A: You need to think about how many independent things you need to specify in order to fully specify a point on your line (or other mathematical object).
A line itself (at least, at the high school level) is a 1D object with equation of the form $y = mx + b$.  Once we specify $x$, we automatically specify a $y$ value.
If we now choose to plot that line in the plane, then it is a 1D object that lives in 2D space (or 3D, or whatever).  It is still a 1D object, though, and we can see that by parameterizing it.  A line in the plane can be thought of as two equations:
$$x(t) = t$$
$$y(t) = mt + b$$
Now, although there are technically two functions, they both rely on a single variable, and as such the object is 1D.  The two functions allow us to essentially draw it in our 2D space. As such, the "set of points that lie on the line" is a set of 2D mathematical objects known as points, but the line itself is a 1D object.   You are free to think of it in either 1D (a single equation that produces y values) or 2D (a set of equations that produces points) whenever it is convenient.
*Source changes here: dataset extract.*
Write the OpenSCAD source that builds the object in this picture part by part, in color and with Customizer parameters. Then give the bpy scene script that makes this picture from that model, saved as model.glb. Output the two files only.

When we include an inequality, let's think about what happens:  $x + y > 3$.  Here, we may consider this to be a region in the plane or a higher dimensional object, depending on what we want.
As a planar segment: $x+y > 3 \implies y > 3 - x$, therefore this specifies a region in the plane that contains, for all $x$ values, vertical line segments who start at $y = x-3$ and go to infinity.
As a segment of a higher dimensional space: if it is convenient, we might claim that $z = x+y$ is a 3D object, in this case a plane living in 3D*. Then $x+y>3$ specifies all points on that plane whose $z$ values are greater than 3.
*and if it is instead convenient, we may consider it to be a 2D object!
The actual answer is: it depends on what you need it to be.  If you need the line to be in 1D, then so be it.  If you need to plot that line in 2D or something else, then you need to think of it as an object living in that space, appropriately.